## SHORT TASK
Pick out each line containing the string "materials".
※ ※ ※
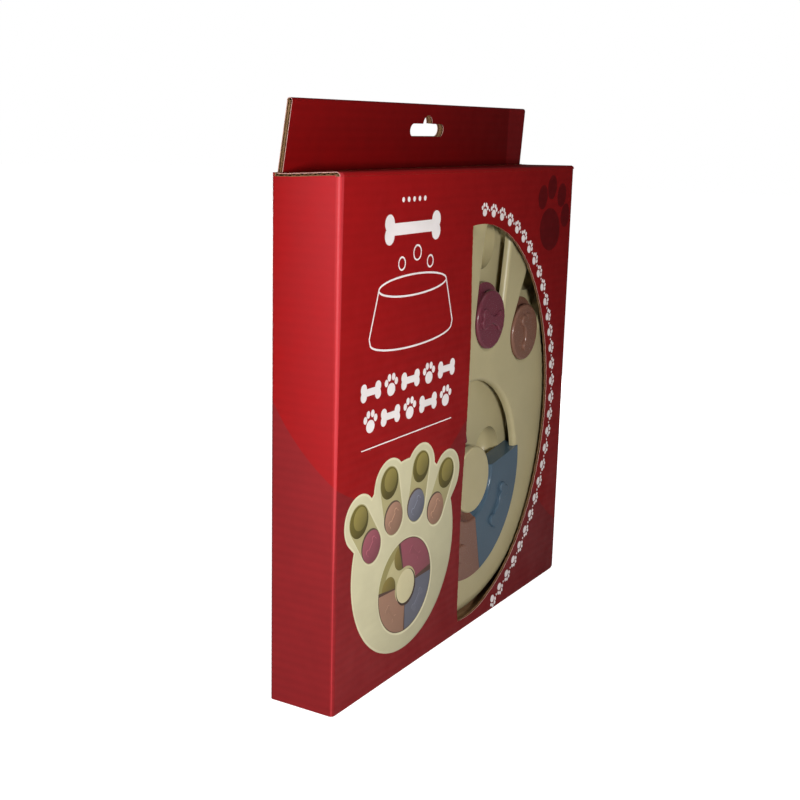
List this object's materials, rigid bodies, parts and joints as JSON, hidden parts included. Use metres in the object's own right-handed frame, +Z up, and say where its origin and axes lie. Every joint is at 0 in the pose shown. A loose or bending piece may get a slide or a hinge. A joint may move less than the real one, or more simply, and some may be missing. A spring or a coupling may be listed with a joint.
{
  "type": "dog puzzle feeder toy",
  "caption": "Paw-shaped dog treat puzzle with sliding caps and turning ring sectors over treat wells, standing in a red fluted window carton with a hang header.",
  "frame": {"origin": "bottom centre of the carton's bounding box", "axes": "+Z up, the window front faces -Y, +X to the right seen from the front"},
  "size_m": [0.3, 0.044, 0.3389],
  "materials": {
    "print_red": "satin printed liner on fluted board",
    "kraft": "bare brown liner",
    "cream_plastic": "fine satin moulding",
    "plum_plastic": "satin moulding",
    "rose_brown_plastic": "satin moulding",
    "slate_blue_plastic": "satin moulding",
    "steel_screw": "zinc plated",
    "foot_rubber": "matt"
  },
  "bodies": {
    "carton": {"front_panel": "print_red", "back_panel": "print_red", "left_side_panel": "print_red", "right_side_panel": "print_red", "glue_flap": "kraft", "header_front_ply": "print_red", "bottom_outer_flap": "print_red", "bottom_inner_flap": "kraft", "bottom_dust_flap_left": "kraft", "bottom_dust_flap_right": "kraft"},
    "lid": {"lid_panel": "print_red"},
    "lid_tuck": {"lid_tuck_flap": "print_red"},
    "dust_flap_left": {"top_dust_flap_left": "print_red"},
    "dust_flap_right": {"top_dust_flap_right": "print_red"},
    "toy_base": {"top_shell": "cream_plastic", "bottom_tray": "cream_plastic", "hub_cap": "cream_plastic", "hub_screw": "steel_screw", "shell_screws": "steel_screw", "rubber_feet": "foot_rubber"},
    "cap_outer_left": {"toe_cap_outer_left": "rose_brown_plastic"},
    "cap_inner_left": {"toe_cap_inner_left": "slate_blue_plastic"},
    "cap_inner_right": {"toe_cap_inner_right": "plum_plastic"},
    "cap_outer_right": {"toe_cap_outer_right": "rose_brown_plastic"},
    "sector_right": {"ring_sector_right": "slate_blue_plastic"},
    "sector_lower": {"ring_sector_lower": "rose_brown_plastic"},
    "sector_upper": {"ring_sector_upper": "plum_plastic"}
  },
  "joints": [
    {"name": "lid_hinge", "type": "hinge", "parent": "carton", "child": "lid", "pos_m": [0, 0.0174, 0.2991], "axis": [-1, 0, 0], "range_deg": [0, 75]},
    {"name": "lid_tuck_fold", "type": "hinge", "parent": "lid", "child": "lid_tuck", "pos_m": [0, -0.0187, 0.2965], "axis": [1, 0, 0], "range_deg": [0, 67.5]},
    {"name": "dust_flap_left_fold", "type": "hinge", "parent": "carton", "child": "dust_flap_left", "pos_m": [-0.1469, 0.0031, 0.2969], "axis": [0, 1, 0], "range_deg": [0, 80]},
    {"name": "dust_flap_right_fold", "type": "hinge", "parent": "carton", "child": "dust_flap_right", "pos_m": [0.1469, 0.0031, 0.2969], "axis": [0, -1, 0], "range_deg": [0, 80]},
    {"name": "toy_lift", "type": "slide", "parent": "carton", "child": "toy_base", "axis": [0, 0, 1], "range_m": [0, 0.01]},
    {"name": "cap_outer_left_slide", "type": "slide", "parent": "toy_base", "child": "cap_outer_left", "axis": [-0.4848, 0, 0.8746], "range_m": [0, 0.05]},
    {"name": "cap_inner_left_slide", "type": "slide", "parent": "toy_base", "child": "cap_inner_left", "axis": [-0.1564, 0, 0.9877], "range_m": [0, 0.05]},
    {"name": "cap_inner_right_slide", "type": "slide", "parent": "toy_base", "child": "cap_inner_right", "axis": [0.1564, 0, 0.9877], "range_m": [0, 0.05]},
    {"name": "cap_outer_right_slide", "type": "slide", "parent": "toy_base", "child": "cap_outer_right", "axis": [0.4848, 0, 0.8746], "range_m": [0, 0.05]},
    {"name": "sector_right_turn", "type": "hinge", "parent": "toy_base", "child": "sector_right", "pos_m": [0.0198, -0.016, 0.0984], "axis": [0, -1, 0], "range_deg": [0, 98.4]},
    {"name": "sector_lower_turn", "type": "hinge", "parent": "toy_base", "child": "sector_lower", "pos_m": [0.0198, -0.016, 0.0984], "axis": [0, -1, 0], "range_deg": [-5, 0]},
    {"name": "sector_upper_turn", "type": "hinge", "parent": "toy_base", "child": "sector_upper", "pos_m": [0.0198, -0.016, 0.0984], "axis": [0, -1, 0], "range_deg": [-98.6, 4.9]}
  ],
  "couplings": [
    {"joint": "lid_tuck_fold", "follows": "lid_hinge", "ratio": 0.9}
  ]
}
※ ※ ※
## CORRECT RESULT
List this object's materials, rigid bodies, parts and joints as JSON, hidden parts included. Use metres in the object's own right-handed frame, +Z up, and say where its origin and axes lie. Every joint is at 0 in the pose shown. A loose or bending piece may get a slide or a hinge. A joint may move less than the real one, or more simply, and some may be missing. A spring or a coupling may be listed with a joint.
  "materials": {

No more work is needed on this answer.